Company Background: Q79 Steel Suppliers specialises in providing high-quality steel components used in various construction projects. Their clients include large construction companies that rely on timely deliveries and high standards of materials.

Financial Situation:

  • Revenue: Q79 Steel Suppliers has steady orders but faces increased competition, leading to reduced profit margins.
  • Expenses: Major expenses include raw material costs, employee salaries, equipment maintenance, and loan repayments.

Debt Situation:

  • Outstanding Debts: The company has debts amounting to $800,000, including loans from banks and payments due to raw material suppliers.
  • Cash on Hand: Q79 Steel Suppliers has $50,000 in liquid assets.
  • Accounts Receivable: There is $500,000 in accounts receivable, but collection delays are impacting cash flow.

Insolvency Indicators:

  1. Inability to Pay Suppliers: Q79 Steel Suppliers cannot pay its raw material suppliers on time, leading to delays in receiving essential materials.
  1. Legal Actions: Some raw material suppliers have initiated legal proceedings to recover their dues.
  1. Operational Impact: Production is disrupted due to the lack of raw materials, leading to delayed deliveries to clients and potential penalties.

Resolution Efforts:

  • Cost-Cutting: The company reduces operational costs by downsizing the workforce and negotiating extended payment terms with some suppliers.
  • Financing: Q79 Steel Suppliers attempts to secure additional financing but faces challenges due to its weakened financial position.
  • Asset Liquidation: They consider selling non-core assets, such as unused equipment, to raise cash but find it insufficient to cover all debts.

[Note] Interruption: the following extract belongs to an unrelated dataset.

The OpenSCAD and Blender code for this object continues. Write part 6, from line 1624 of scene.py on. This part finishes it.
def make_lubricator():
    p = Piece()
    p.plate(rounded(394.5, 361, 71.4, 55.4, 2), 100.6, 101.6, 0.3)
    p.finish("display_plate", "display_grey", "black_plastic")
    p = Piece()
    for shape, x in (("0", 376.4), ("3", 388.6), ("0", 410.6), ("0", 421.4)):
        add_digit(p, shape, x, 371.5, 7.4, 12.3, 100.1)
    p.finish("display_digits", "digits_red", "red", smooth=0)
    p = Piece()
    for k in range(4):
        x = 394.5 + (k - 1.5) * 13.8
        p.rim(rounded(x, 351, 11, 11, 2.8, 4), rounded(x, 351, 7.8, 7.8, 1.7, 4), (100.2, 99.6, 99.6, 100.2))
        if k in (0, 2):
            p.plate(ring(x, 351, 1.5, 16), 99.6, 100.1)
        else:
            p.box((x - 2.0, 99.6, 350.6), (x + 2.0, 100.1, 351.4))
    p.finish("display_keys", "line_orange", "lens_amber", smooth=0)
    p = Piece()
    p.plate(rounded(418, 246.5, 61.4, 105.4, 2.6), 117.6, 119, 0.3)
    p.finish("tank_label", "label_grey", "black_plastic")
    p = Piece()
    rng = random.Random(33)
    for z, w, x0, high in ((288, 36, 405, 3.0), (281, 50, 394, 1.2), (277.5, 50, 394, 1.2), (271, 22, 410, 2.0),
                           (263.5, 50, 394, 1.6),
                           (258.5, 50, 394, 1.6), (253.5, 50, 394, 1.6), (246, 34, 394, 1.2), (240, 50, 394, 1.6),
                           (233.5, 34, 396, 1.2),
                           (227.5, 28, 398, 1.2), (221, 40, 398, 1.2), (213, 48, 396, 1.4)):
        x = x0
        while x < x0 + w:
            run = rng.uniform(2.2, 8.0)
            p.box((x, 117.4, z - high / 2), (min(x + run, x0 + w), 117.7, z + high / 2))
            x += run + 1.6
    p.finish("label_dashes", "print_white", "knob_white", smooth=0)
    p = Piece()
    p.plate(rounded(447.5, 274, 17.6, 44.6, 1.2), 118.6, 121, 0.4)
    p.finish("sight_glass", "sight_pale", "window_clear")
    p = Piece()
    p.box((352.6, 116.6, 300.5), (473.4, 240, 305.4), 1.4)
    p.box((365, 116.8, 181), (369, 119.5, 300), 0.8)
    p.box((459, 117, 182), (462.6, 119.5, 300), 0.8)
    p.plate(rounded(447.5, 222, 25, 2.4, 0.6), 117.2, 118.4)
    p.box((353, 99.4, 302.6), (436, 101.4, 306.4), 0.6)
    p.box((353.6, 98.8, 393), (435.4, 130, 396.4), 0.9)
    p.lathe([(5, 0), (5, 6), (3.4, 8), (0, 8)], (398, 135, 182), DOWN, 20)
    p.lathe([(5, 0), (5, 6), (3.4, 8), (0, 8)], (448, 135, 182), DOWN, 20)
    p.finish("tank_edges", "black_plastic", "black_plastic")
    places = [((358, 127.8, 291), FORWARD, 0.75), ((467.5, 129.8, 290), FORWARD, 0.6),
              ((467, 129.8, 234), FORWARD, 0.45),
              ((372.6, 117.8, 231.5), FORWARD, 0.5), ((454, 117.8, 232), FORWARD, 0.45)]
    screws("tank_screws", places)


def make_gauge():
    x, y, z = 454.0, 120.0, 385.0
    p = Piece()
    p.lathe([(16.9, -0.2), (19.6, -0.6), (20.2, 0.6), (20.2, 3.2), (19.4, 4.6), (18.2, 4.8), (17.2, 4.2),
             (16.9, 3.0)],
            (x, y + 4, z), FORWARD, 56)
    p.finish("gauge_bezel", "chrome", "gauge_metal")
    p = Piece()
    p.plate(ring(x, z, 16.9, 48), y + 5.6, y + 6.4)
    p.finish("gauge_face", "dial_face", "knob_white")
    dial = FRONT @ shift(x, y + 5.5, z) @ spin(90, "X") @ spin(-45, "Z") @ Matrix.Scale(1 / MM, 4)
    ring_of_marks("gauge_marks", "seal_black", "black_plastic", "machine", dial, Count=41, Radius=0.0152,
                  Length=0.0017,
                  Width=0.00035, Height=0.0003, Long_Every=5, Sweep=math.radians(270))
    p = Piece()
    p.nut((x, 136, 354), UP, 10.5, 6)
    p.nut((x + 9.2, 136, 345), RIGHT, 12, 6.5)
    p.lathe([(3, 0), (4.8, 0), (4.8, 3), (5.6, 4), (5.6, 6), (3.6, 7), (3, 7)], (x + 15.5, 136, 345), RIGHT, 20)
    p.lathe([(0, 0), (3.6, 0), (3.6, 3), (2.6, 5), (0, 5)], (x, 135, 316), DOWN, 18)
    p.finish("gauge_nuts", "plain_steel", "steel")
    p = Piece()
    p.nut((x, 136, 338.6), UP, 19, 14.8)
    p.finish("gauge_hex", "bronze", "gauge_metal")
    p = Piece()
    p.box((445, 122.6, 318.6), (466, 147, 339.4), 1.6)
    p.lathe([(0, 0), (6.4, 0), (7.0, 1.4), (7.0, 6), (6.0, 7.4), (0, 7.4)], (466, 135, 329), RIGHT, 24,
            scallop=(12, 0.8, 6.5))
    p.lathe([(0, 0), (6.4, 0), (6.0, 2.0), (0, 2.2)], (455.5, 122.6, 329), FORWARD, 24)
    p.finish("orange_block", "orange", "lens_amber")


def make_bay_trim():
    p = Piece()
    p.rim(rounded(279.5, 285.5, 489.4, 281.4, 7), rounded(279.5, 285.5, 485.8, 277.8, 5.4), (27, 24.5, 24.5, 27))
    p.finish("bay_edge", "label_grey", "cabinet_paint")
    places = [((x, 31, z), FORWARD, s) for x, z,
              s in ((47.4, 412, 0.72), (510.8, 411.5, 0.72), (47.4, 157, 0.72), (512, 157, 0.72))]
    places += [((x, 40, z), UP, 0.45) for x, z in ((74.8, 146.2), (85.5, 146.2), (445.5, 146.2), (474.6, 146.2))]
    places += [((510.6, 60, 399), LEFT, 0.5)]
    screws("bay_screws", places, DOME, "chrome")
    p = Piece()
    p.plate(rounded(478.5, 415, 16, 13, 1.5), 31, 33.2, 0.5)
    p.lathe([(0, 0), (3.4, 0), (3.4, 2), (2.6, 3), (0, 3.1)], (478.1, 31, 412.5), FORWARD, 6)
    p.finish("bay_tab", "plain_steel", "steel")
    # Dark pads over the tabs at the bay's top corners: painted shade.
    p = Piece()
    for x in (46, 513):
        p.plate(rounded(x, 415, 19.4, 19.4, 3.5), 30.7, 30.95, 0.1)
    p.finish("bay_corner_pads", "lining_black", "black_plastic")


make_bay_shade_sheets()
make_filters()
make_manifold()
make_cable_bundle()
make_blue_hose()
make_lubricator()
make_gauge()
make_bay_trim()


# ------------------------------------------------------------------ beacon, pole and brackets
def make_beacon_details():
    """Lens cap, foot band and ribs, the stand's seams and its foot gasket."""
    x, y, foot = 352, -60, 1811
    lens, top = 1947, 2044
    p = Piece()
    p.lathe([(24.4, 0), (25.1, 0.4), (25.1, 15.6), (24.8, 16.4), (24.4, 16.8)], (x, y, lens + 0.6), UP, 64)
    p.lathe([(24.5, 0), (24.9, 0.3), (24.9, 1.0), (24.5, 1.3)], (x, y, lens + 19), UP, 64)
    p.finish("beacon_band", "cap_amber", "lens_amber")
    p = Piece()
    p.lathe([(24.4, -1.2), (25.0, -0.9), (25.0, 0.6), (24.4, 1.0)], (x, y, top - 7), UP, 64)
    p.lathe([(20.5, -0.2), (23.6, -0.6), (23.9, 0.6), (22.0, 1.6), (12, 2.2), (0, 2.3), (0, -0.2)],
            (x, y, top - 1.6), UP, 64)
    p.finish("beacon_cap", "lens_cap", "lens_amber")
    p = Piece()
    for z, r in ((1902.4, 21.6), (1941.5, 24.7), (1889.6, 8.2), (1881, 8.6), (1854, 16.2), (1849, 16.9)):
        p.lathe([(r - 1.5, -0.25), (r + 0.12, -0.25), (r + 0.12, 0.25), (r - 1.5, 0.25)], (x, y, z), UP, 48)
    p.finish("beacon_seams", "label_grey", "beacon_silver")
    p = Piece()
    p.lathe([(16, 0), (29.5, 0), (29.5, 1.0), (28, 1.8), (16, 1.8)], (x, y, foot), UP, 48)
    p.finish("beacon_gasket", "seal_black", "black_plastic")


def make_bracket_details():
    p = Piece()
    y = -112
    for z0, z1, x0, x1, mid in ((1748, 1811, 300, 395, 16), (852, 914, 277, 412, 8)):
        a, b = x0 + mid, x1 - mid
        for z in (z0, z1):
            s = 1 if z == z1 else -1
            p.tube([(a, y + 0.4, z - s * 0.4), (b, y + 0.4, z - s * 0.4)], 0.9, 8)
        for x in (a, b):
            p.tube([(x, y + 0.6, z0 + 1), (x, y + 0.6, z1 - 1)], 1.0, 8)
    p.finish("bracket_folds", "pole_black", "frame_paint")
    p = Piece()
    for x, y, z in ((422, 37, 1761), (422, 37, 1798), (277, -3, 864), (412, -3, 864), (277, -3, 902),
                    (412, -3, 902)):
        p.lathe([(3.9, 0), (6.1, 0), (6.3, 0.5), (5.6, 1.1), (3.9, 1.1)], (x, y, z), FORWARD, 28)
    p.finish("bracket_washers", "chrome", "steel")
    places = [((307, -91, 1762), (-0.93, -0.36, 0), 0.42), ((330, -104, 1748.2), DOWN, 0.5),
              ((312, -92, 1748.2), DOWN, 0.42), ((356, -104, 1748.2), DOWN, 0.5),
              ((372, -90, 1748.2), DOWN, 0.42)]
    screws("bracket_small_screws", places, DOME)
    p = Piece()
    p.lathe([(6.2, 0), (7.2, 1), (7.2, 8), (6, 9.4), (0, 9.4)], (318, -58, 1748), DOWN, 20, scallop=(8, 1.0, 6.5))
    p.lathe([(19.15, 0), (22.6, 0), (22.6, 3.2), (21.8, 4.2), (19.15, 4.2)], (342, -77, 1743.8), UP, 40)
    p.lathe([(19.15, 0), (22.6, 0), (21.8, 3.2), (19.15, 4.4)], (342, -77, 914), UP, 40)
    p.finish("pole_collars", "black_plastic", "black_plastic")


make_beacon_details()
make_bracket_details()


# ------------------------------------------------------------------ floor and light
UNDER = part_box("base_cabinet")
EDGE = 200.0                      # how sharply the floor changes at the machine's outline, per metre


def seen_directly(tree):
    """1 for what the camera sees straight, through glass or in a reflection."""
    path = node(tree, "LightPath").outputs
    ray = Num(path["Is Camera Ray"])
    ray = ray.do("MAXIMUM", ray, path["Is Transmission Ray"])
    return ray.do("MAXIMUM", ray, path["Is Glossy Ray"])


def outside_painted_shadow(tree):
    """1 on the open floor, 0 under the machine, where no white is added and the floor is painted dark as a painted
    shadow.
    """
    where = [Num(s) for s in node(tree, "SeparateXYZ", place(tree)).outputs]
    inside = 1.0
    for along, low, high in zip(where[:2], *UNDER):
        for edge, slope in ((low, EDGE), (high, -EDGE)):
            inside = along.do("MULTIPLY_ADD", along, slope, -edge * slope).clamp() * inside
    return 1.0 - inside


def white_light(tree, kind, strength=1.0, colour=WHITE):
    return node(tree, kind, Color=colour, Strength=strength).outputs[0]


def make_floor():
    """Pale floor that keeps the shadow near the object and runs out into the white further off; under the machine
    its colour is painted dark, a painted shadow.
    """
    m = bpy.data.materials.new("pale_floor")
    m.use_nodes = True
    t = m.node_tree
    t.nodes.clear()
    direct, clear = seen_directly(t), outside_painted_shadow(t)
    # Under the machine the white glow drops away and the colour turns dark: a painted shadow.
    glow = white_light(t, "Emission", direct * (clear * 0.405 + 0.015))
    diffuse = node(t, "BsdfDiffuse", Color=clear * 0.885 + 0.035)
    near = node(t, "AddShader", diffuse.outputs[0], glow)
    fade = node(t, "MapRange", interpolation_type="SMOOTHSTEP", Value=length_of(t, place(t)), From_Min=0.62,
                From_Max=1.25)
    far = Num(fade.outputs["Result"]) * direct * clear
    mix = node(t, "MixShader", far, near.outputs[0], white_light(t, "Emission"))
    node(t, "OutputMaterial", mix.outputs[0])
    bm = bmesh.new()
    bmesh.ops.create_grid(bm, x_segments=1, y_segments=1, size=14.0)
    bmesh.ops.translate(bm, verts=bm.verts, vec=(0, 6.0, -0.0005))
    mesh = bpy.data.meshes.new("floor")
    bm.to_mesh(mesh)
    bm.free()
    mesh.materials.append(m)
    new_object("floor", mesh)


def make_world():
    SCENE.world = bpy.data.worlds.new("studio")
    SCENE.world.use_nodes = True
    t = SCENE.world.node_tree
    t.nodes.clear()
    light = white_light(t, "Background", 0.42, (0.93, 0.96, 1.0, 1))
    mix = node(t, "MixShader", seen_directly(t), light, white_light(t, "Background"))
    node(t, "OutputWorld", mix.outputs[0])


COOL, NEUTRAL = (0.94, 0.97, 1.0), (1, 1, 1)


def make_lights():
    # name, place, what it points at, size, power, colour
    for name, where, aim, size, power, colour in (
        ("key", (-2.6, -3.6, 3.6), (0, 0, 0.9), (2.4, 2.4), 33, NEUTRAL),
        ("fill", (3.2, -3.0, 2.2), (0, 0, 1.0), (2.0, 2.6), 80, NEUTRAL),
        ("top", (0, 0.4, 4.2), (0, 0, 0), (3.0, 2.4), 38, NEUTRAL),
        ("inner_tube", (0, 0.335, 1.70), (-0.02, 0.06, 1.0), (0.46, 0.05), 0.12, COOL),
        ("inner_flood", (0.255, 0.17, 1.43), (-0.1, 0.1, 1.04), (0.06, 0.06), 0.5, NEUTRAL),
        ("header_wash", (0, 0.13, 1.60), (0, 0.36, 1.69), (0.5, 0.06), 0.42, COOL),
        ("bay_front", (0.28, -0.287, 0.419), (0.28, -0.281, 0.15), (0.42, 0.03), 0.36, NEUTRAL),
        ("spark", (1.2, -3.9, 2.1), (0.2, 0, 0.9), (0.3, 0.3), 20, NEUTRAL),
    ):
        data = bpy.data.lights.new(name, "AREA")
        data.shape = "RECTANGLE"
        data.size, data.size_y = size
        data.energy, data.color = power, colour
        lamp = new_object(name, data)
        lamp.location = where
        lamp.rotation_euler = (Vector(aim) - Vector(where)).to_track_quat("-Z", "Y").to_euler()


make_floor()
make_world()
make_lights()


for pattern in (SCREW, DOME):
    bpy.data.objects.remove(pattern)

Outcome: Despite these efforts, Q79 Steel Suppliers cannot meet its financial obligations. The company either enters liquidation, where its assets are sold to pay off creditors, or undergoes a restructuring process to renegotiate terms with its creditors and attempt to restore financial stability.

Industry Context

In the construction industry, it’s crucial to assess the financial health of suppliers and subcontractors like Q79 Steel Suppliers to prevent disruptions in the supply chain. Financial viability assessments can help companies identify potential risks and implement risk management strategies, ensuring project continuity and stability.

How to Manage Construction Supply Chain Insolvency

Managing construction supply chain insolvency requires a strategic approach. To mitigate the risk of supplier insolvency, it is essential to identify early warning signs by regularly reviewing the company's house records for any indication of an impending insolvency. Immediate steps such as establishing a contingency plan and engaging with an insolvency practitioner can help minimise the impact on your project.

Risk Management Strategies for Supplier or Subcontractor Insolvency

Risk management strategies for supplier or subcontractor insolvency are crucial to maintaining operational continuity and mitigating potential disruptions. Here are some effective strategies:

1. Financial Viability Assessments

Regularly assess the financial health of your suppliers and subcontractors. This can include:

  • Credit Checks: Perform credit checks to gauge their financial stability.
  • Financial Statement Analysis: Review their financial statements to identify any signs of distress.
  • Ongoing Monitoring: Use third-party services to monitor changes in their financial condition.

2. Diversification of Suppliers

Avoid over-reliance on a single supplier or subcontractor by:

  • Multiple Suppliers: Engage multiple suppliers for key materials and services to ensure redundancy.
  • Geographical Diversification: Source from suppliers in different regions to mitigate regional risks.

3. Contractual Safeguards

Include protective clauses in your contracts, such as:

  • Performance Bonds: Require suppliers to provide performance bonds to cover the cost of non-performance.
  • Parent Company Guarantees: Obtain guarantees from the parent companies of key suppliers.
  • Termination Clauses: Clearly define conditions under which the contract can be terminated due to financial instability.

4. Contingency Planning

Develop and maintain contingency plans, which should include:

  • Alternative Suppliers: Identify and pre-qualify alternative suppliers who can step in quickly if needed.
  • Inventory Management: Maintain safety stock levels for critical materials to buffer against supply disruptions.
  • Emergency Procedures: Establish emergency procedures for rapidly addressing and mitigating the impact of supplier insolvency.

5. Strong Supplier Relationships

Foster strong, collaborative relationships with suppliers and subcontractors:

  • Regular Communication: Maintain open lines of communication to detect early warning signs of financial trouble.
  • Collaborative Problem-Solving: Work together to address issues before they escalate, such as by renegotiating terms or providing temporary support.

6. Technology and Data Analytics

Leverage technology and data analytics to enhance risk management:

  • Supply Chain Visibility: Use supply chain management software to gain real-time visibility into supplier performance and risks.
  • Predictive Analytics: Implement predictive analytics to forecast potential supplier issues and proactively address them.

7. Training and Education

Ensure your team is well-equipped to manage supplier risks:

  • Risk Management Training: Provide training on risk management best practices and techniques.
  • Financial Literacy Programs: Enhance the financial literacy of your procurement or finance team to better understand and assess supplier risks.

By actively implementing risk management strategies, businesses can prevent supply chain risks and protect their bottom line.